## Your objective
Would you restate, exactly as they appear, the lines from the one containing "bpy.context.view_layer.update()" through the end of the data below?

_ _ _ _

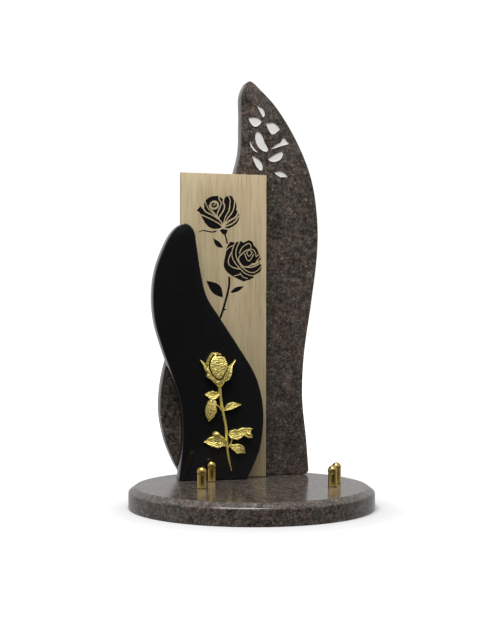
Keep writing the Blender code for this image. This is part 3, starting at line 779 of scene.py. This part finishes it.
def black_slab(solid, granite):
    """The low slab, with a wider soft arris than the tall one."""
    low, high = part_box("black_slab")
    outline = closed_curve(outlines_at(solid, high.y)[0], OUTLINE_STEP)
    finish_piece("black_granite_slab", slab(outline, low.y, high.y, BLACK_ARRIS),
                 [granite], "black_granite", ["black_slab"])


def rose_place(across, up):
    """A point of the cast rose on the black slab, as (x, z)."""
    return Vector((ROSE_TIP_X + across * ROSE_HEIGHT, ROSE_TIP_Z + up * ROSE_HEIGHT))


def middle_line(stations, growth=0.0):
    """Even steps along a blade: centre, direction across it, width and thickness."""
    line = [rose_place(across, up) for across, up, _, _ in stations]
    sizes = [Vector((width * ROSE_HEIGHT + growth, rise * ROSE_HEIGHT + growth))
             for _, _, width, rise in stations]
    last = len(line) - 1
    line[0] += (line[0] - line[1]).normalized() * growth / 2
    line[last] += (line[last] - line[last - 1]).normalized() * growth / 2
    centres = []
    shapes = []
    for index, span in enumerate(spans(line, [False] * len(line), False)):
        slope_in = (sizes[index + 1] - sizes[max(index - 1, 0)]) / 2
        slope_out = (sizes[min(index + 2, last)] - sizes[index]) / 2
        size_span = (sizes[index], sizes[index] + slope_in / 3,
                     sizes[index + 1] - slope_out / 3, sizes[index + 1])
        pieces = max(3, round((span[3] - span[0]).length / ROSE_STEP))
        end = pieces + (index == last - 1)
        centres += [point.xy for point in interpolate_bezier(*span, pieces + 1)[:end]]
        shapes += [size.xy for size in interpolate_bezier(*size_span, pieces + 1)[:end]]
    rows = []
    for index, (centre, shape) in enumerate(zip(centres, shapes)):
        ahead = centres[min(index + 1, len(centres) - 1)]
        behind = centres[max(index - 1, 0)]
        run = (ahead - behind).normalized()
        rows.append((centre, Vector((run.y, -run.x)), shape.x, shape.y))
    return rows


def relief(kind, across, along, point):
    """Height of the cast detail at a place on a blade, in metres."""
    spot = Vector((point.x, 0.0, point.y))
    edge = abs(across)
    rim = RIM_HEIGHT * math.exp(-((edge - 0.86) / 0.10) ** 2)
    if kind == "leaf":
        height, length = LEAF_SKIN
        vein = VEIN_DEPTH * math.exp(-(across / 0.09) ** 2)
        wave = math.sin(math.tau * (along * SIDE_VEINS - edge * SIDE_VEIN_SLANT))
        side = SIDE_VEIN_HEIGHT * wave * (1 - edge)
        return (rim + side - vein + height * noise.noise(spot / length)) * MM
    if kind == "heart":
        height, (wide, high) = HEART_SKIN
        sway = noise.noise(Vector((point.x / (3.2 * MM), 0.0, point.y / (5.0 * MM))))
        ripple = RIPPLE_HEIGHT * math.sin(math.tau * (point.y / (2.2 * MM) + 0.9 * sway))
        dents = noise.noise(Vector((point.x / wide, 5.0, point.y / high)))
        return (ripple + height * dents) * MM
    if kind == "petal":
        height, length = PETAL_SKIN
        return (rim + height * noise.noise(spot / length)) * MM
    height, length = STEM_SKIN
    return height * noise.noise(spot / length) * MM


def cast_blade(kind, stations, back_y, growth=0.0):
    """One closed blade of the casting: a crowned front with a wall round it and a flat back."""
    rows = middle_line(stations, growth)
    bm = bmesh.new()
    bmesh.ops.create_grid(bm, x_segments=ROSE_RIBS, y_segments=len(rows) - 1, size=1.0)
    edge_share = EDGE_SHARE[kind]
    for vert in bm.verts:
        turn = vert.co.x * math.pi / 2
        along = (vert.co.y + 1) / 2
        centre, side, width, rise = rows[round(along * (len(rows) - 1))]
        across = math.sin(turn)
        if kind in UNEVEN_KINDS and not growth:
            spot = Vector((centre.x, math.copysign(1.0, across), centre.y))
            width *= 1 + EDGE_WANDER * noise.noise(spot / WANDER_LENGTH)
        point = centre + side * (across * width / 2)
        crown = max(math.cos(turn), 0.0) ** CROWN_POWER[kind]
        dish = DISH_SHARE[kind] * (1 - across ** 2)
        height = rise * (edge_share + (1 - edge_share) * crown - dish)
        if not growth:
            height += relief(kind, across, along, point) * min(1.0, width / FULL_RELIEF_WIDTH)
        vert.co = (point.x, back_y - height, point.y)
    rim = [edge for edge in bm.edges if edge.is_boundary]
    swept = bmesh.ops.extrude_edge_only(bm, edges=rim)
    lower = [item for item in swept["geom"] if isinstance(item, bmesh.types.BMVert)]
    for vert in lower:
        vert.co.y = back_y
    edges = [item for item in swept["geom"] if isinstance(item, bmesh.types.BMEdge)]
    bmesh.ops.edgeloop_fill(bm, edges=[edge for edge in edges if edge.is_boundary])
    bmesh.ops.recalc_face_normals(bm, faces=bm.faces)
    return bm


def cast_rose(gold, line_shade):
    """The blades grown together into one closed casting, with the heart set in a line whose cut
    faces carry near-black painted shade.
    """
    back_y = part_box("cast_rose")[1].y
    whole = bmesh.new()
    for name, (kind, stations) in ROSE_BLADES.items():
        if kind != "heart":
            blade = finish_piece(name, cast_blade(kind, stations, back_y), [gold], None, [])
            whole.from_mesh(blade.data)
            bpy.data.objects.remove(blade, do_unlink=True)
    rose = finish_piece("gilt_rose", whole, [gold, line_shade], "gilding", ["cast_rose"])
    # The line's cut faces take the near-black painted shade.
    line = heart_line(back_y - HEART_LINE_FLOOR, line_shade)
    combine(rose, line, "DIFFERENCE", CASTING_ANGLE, crossing=True)
    heart = cast_blade("heart", ROSE_BLADES["heart"][1], back_y)
    combine(rose, finish_piece("heart", heart, [gold], None, []), "UNION", CASTING_ANGLE)
    clear_fins(rose, CASTING_ANGLE)


def heart_line(floor_y, line_shade):
    """The cutter that frees the heart: the heart itself, wider by the line and taller."""
    grown = cast_blade("heart", ROSE_BLADES["heart"][1], floor_y, 2 * HEART_GAP)
    front = [vert for vert in grown.verts if vert.co.y < floor_y - FLAT_TOLERANCE]
    bmesh.ops.translate(grown, verts=front, vec=(0.0, -HEART_LINE_REACH, 0.0))
    return finish_piece("heart_line", grown, [line_shade], None, [])


def pin_profile(height, head, foot_z):
    """Foot flange, straight body, a turned neck groove and a domed head."""
    body = PIN_BODY_DIAMETER / 2
    neck_z = height - PIN_HEAD_HEIGHT
    edge = head * PIN_EDGE_SHARE
    profile = [(0.0, 0.0), (edge, 0.0), (head, 0.2 * MM), (head, PIN_FOOT_HEIGHT * 0.6),
               (body, PIN_FOOT_HEIGHT), (body, neck_z - PIN_NECK_HEIGHT),
               (PIN_NECK_DIAMETER / 2, neck_z - PIN_NECK_HEIGHT * 0.6),
               (PIN_NECK_DIAMETER / 2, neck_z), (edge, neck_z + 0.2 * MM),
               (head, neck_z + 0.6 * MM)]
    dome_z = height - head
    for index in range(PIN_DOME_STEPS):
        angle = math.pi / 2 * index / PIN_DOME_STEPS
        profile.append((head * math.cos(angle), dome_z + head * math.sin(angle)))
    profile.append((0.0, height))
    return [(radius, foot_z + rise) for radius, rise in profile]


def pins(metal):
    """The four brass pins, each as high and as wide as its solid."""
    for name in ("pin_left_front", "pin_left_back", "pin_right_front", "pin_right_back"):
        low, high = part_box(name)
        profile = pin_profile(high.z - low.z, (high.x - low.x) / 2, low.z)
        bm = turned(profile, PIN_SIDES, (low.x + high.x) / 2, (low.y + high.y) / 2)
        finish_piece("brass_" + name, bm, [metal], "brass", [name])


def floor():
    """A white paper floor that glows more the farther it lies from the base."""
    bm = bmesh.new()
    bmesh.ops.create_grid(bm, x_segments=1, y_segments=1, size=FLOOR_REACH)
    material, tree, shader = new_material("white paper floor", roughness=0.9,
                                          base_color=linear("#c4c4c4"), emission_color=WHITE)
    place = add_node(tree, "ShaderNodeTexCoord").outputs["Object"]
    nearer = add_node(tree, "ShaderNodeVectorMath", {"operation": "ADD", 1: FLOOR_MIDDLE_SHIFT},
                      {0: place})
    reach = add_node(tree, "ShaderNodeVectorMath", {"operation": "LENGTH"},
                     {0: nearer.outputs["Vector"]})
    stops = [(distance, (level, level, level, 1.0)) for distance, level in FLOOR_GLOW]
    glow = add_node(tree, "ShaderNodeValToRGB", {"stops": stops}, {"Fac": reach.outputs["Value"]})
    tree.links.new(glow.outputs["Color"], shader.inputs["Emission Strength"])
    ground = finish_piece("paper_floor", bm, [material], None, [])
    ground.visible_glossy = False
    ground.visible_diffuse = False


def soft_box():
    """One large soft lamp overhead, in front and to the left."""
    box = bpy.data.lights.new("overhead soft box", "AREA")
    box.shape = "RECTANGLE"
    box.size, box.size_y = LAMP_SIZE
    box.energy = LAMP_POWER
    lamp = bpy.data.objects.new("overhead_soft_box", box)
    lamp.location = LAMP_PLACE
    lamp.rotation_euler = (LAMP_AIM - LAMP_PLACE).to_track_quat("-Z", "Y").to_euler()
    bpy.context.scene.collection.objects.link(lamp)


def studio():
    """A pale room all round, darker behind the camera, with a plain white background."""
    world = bpy.data.worlds.new("studio")
    bpy.context.scene.world = world
    world.use_nodes = True
    tree = world.node_tree
    tree.nodes.clear()
    place = add_node(tree, "ShaderNodeTexCoord").outputs["Generated"]
    way = add_node(tree, "ShaderNodeSeparateXYZ", links={"Vector": place})
    depth = add_node(tree, "ShaderNodeMapRange", {"From Min": -1.0, "From Max": 1.0},
                     {"Value": way.outputs["Y"]})
    room = add_node(tree, "ShaderNodeValToRGB", {"stops": [
        (0.03, linear("#303030")), (0.12, linear("#808080")), (0.32, linear("#8c8c8c")),
        (0.60, linear("#c4c4c4"))]}, {"Fac": depth.outputs["Result"]})
    height = add_node(tree, "ShaderNodeMapRange", {"From Min": -1.0, "From Max": 1.0},
                      {"Value": way.outputs["Z"]})
    steep = add_node(tree, "ShaderNodeValToRGB", {"stops": [
        (0.20, WHITE), (0.42, BLACK), (0.58, BLACK), (0.68, WHITE)]},
        {"Fac": height.outputs["Result"]})
    ends = add_node(tree, "ShaderNodeValToRGB", {"stops": [
        (0.45, linear("#a0a0a0")), (0.55, linear("#e0e0e0"))]}, {"Fac": height.outputs["Result"]})
    walls = add_node(tree, "ShaderNodeMix", {"data_type": "RGBA"},
                     {0: steep.outputs["Color"], 6: room.outputs["Color"],
                      7: ends.outputs["Color"]})
    seen = add_node(tree, "ShaderNodeLightPath").outputs["Is Camera Ray"]
    colour = add_node(tree, "ShaderNodeMix", {"data_type": "RGBA",
                                              7: (BACKGROUND_LEVEL,) * 3 + (1.0,)},
                      {0: seen, 6: walls.outputs[2]})
    back = add_node(tree, "ShaderNodeBackground", {"Strength": 1.0},
                    {"Color": colour.outputs[2]})
    add_node(tree, "ShaderNodeOutputWorld", links={"Surface": back.outputs["Background"]})


def camera():
    """The photo's camera."""
    eye = bpy.data.cameras.new("camera")
    eye.lens = CAMERA_LENS
    eye.sensor_width = 36.0
    seat = bpy.data.objects.new("camera", eye)
    seat.location = CAMERA_PLACE
    turn = Euler((math.pi / 2 + CAMERA_TILT, 0.0, CAMERA_TURN)).to_quaternion()
    seat.rotation_mode = "QUATERNION"
    seat.rotation_quaternion = turn @ Quaternion((0.0, 0.0, 1.0), CAMERA_ROLL)
    bpy.context.scene.collection.objects.link(seat)
    bpy.context.scene.camera = seat


def main():
    """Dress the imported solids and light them."""
    for old in list(bpy.data.objects):
        bpy.data.objects.remove(old, do_unlink=True)
    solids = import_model()["nodes"]
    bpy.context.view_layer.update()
    granite = brown_granite()
    base_disc(granite)
    tall_slab(solids["tall_slab"], granite, white_paint())
    oak_panel(solids["oak_panel"], oak(), black_paint())
    black_slab(solids["black_slab"], black_granite())
    cast_rose(gilding(), heart_line_shade())
    pins(brass())
    floor()
    soft_box()
    studio()
    camera()
    bpy.context.scene.view_settings.view_transform = "Standard"


main()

_ _ _ _

## Exercise response
    bpy.context.view_layer.update()
    granite = brown_granite()
    base_disc(granite)
    tall_slab(solids["tall_slab"], granite, white_paint())
    oak_panel(solids["oak_panel"], oak(), black_paint())
    black_slab(solids["black_slab"], black_granite())
    cast_rose(gilding(), heart_line_shade())
    pins(brass())
    floor()
    soft_box()
    studio()
    camera()
    bpy.context.scene.view_settings.view_transform = "Standard"


main()